Al contemplar la escena de la fotografía “la idea de la belleza estaba presente, pero de modo secundario: se trataba más de un estado de espíritu y una elevación moral. Los edificios que se reflejaban en la laguna indicaban un estilo de vida llevado por personajes que poseían los sentimientos y el modo de ser que me gustaban. Ellos serían de trato plácido y atractivo, serios, graves, elevadísimos, afectuosos y dignos”. Vemos en este relato el “salto natural” dado por un espíritu inocente a partir de la belleza estética hacia la belleza moral o virtud. En realidad ambas están estrechísimamente relacionadas, puesto que las dos son manifestaciones del ser. Lo verdaderamente bello es igualmente bueno, y lo verdaderamente bueno es también bello. Mientras más bueno, más bello; y mientras más verdaderamente bello, más verdaderamente bueno.


El mismo Plinio Corrêa de Oliveira dejaba en evidencia tales relaciones, al afirmar que el acto de contemplar Venecia e imaginar luego la Venecia arquetípica “significaba para mí un paso rumbo a la santificación. No en el sentido de que aquellas casas y aquella agua me llevasen directamente a la santidad, sino que ellas me preparaban para querer y admirar todo cuanto es sublime y, con eso, ansiar la sublimidad de alma. De manera tal que, insensiblemente, yo iba conformando mi alma con aquel ideal y percibía que a su vez él me moldeaba a mí. Así nació en mi alma el deseo de santidad”. He aquí una definición estética de santidad para no olvidar: la santidad es la sublimidad del alma, la belleza del alma; o también, santidad es el habitar del alma en la sublimidad. Recordemos que lo sublime es la plenitud de lo bello.

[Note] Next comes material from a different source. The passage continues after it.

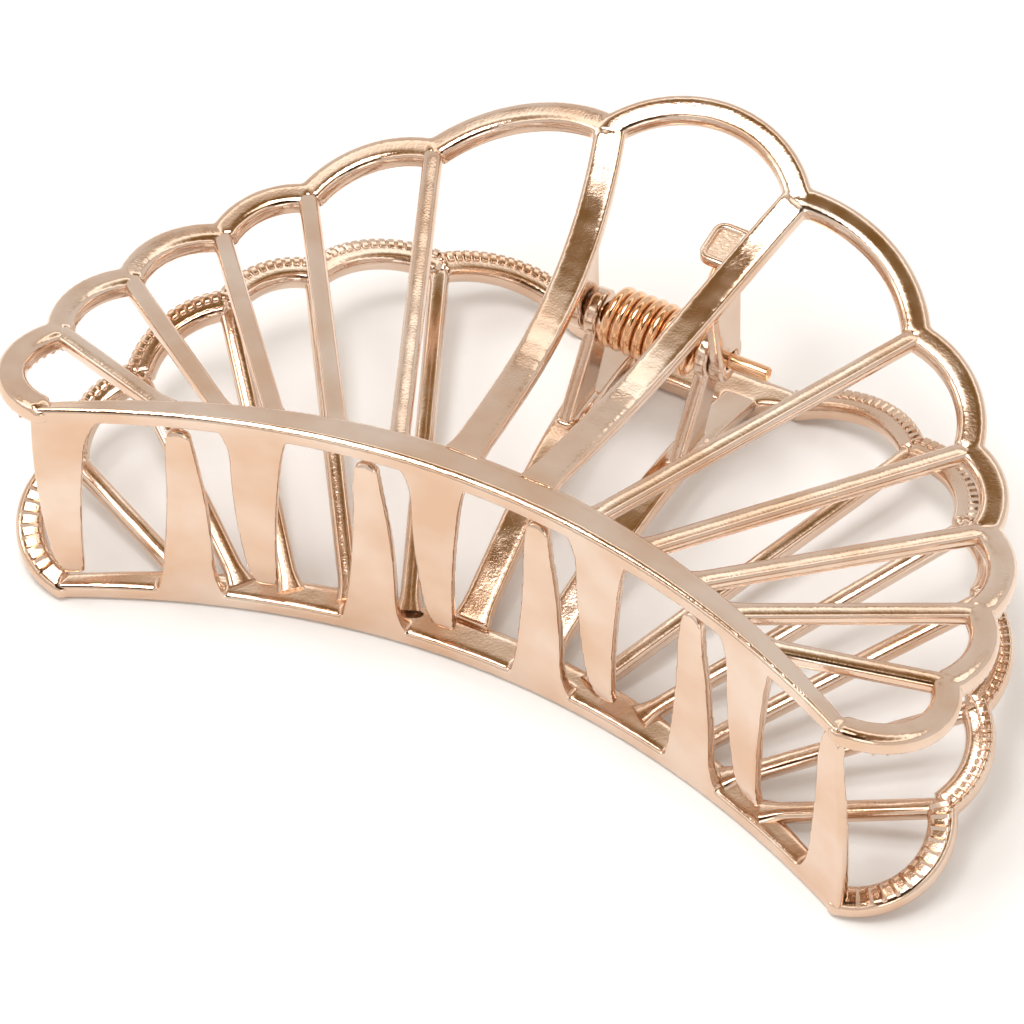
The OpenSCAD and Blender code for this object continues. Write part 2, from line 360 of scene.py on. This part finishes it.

Todas las formas de sublimidad están ligadas entre sí. Por ejemplo, al decir que San Ignacio de Loyola fue sublime en sus predicaciones y en su vida, también afirmamos que su hidalguía y sus dotes naturales de caballero fueron sublimes, dándole perfecto marco y realce a su santidad. Del mismo modo, la figura sublime de San Ignacio abre un puente hacia la sublimidad presente en la Iglesia del Gesú, la hermosa iglesia matriz de los jesuitas en Roma; hay una correlación entre ellas.
Todo lo elevado tiende hacia la elevación máxima del espíritu, que es la virtud en grado heroico. Un elevado castillo como el de Chambord, incluso erigido por alguien que no fue modelo de virtud como Francisco I, en sus aspectos sublimes favorece la sublimidad del espíritu porque sus arcos, torres, escalinatas, ventanales y muros “hablan” al visitante de un patrón humano supremo, el cual atrae y hacia el cual estamos todos convocados.
Finalmente, la unión de la belleza, la santidad y la luz supremas se da en Dios, de quien procede y hacia donde se dirige toda perfección. Toda belleza, así como toda virtud, son de algún modo reflejos —analógicos— del Ser Divino.
Entre tanto, tenemos que decir que en la actualidad la belleza puede tener un dinamismo muy especial, pues habla directamente a la sensibilidad humana, y justamente hoy el hombre es muy “sensible” y un poco menos “racional”.
Santo Tomás definía la belleza como “aquello que al ser visto, agrada”. Entonces, antipatizar per se con la belleza es colocar un absurdo obstáculo a una excelente vía de santificación. Lo que hace falta, en cambio, es sembrar y favorecer la belleza por doquier, para que la luz de la belleza ayude a expulsar la suprema fealdad del pecado.